The long-held concerns about a government backflip coincided with a multimillion-dollar ISA campaign in early 2020 including advertisements during the popular reality-TV show Married At First Sight reminding Australians about the upcoming rise in their super. In 2019, ISA chairman Greg Combet warned of a marketing blitz against politicians seeking to stop an increase.

Full-time roles would be boosted by between 100,000 and 150,000 a year based on Industry Super research. This could mean more than 660,000 jobs by the end of 2024 may be created during the construction phase of these projects. However, Grattan Institute household finances program director Brendan Coates was not convinced the super funds wouldn’t continue to invest at high levels without the guaranteed increase. In the 2018-19 financial year, the industry super funds generated about 111,000 jobs.

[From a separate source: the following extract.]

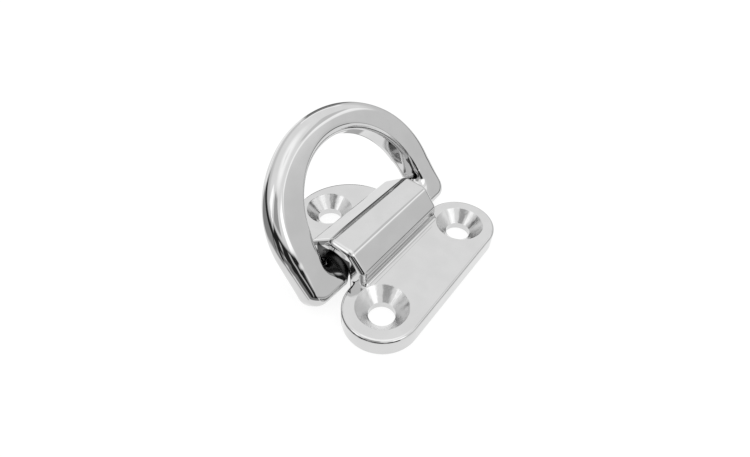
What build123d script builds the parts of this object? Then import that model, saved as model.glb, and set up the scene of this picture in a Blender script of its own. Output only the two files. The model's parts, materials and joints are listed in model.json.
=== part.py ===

“During a recession you have to put money into a workers’ pocket … this is the opposite of what the playbook says to do,” Mr Coates said. “This isn’t a small amount of money and this isn’t a small policy or a distraction … by 2025 [the value of the super guarantee increase] is about 1 per cent of GDP.” he said.

The super rise will be worth $20 billion by the end of the legislated increases.

“It means every other policy has to go even harder. The fact is this will pull back the recovery in five years time and it’s a problem,” Mr Coates said.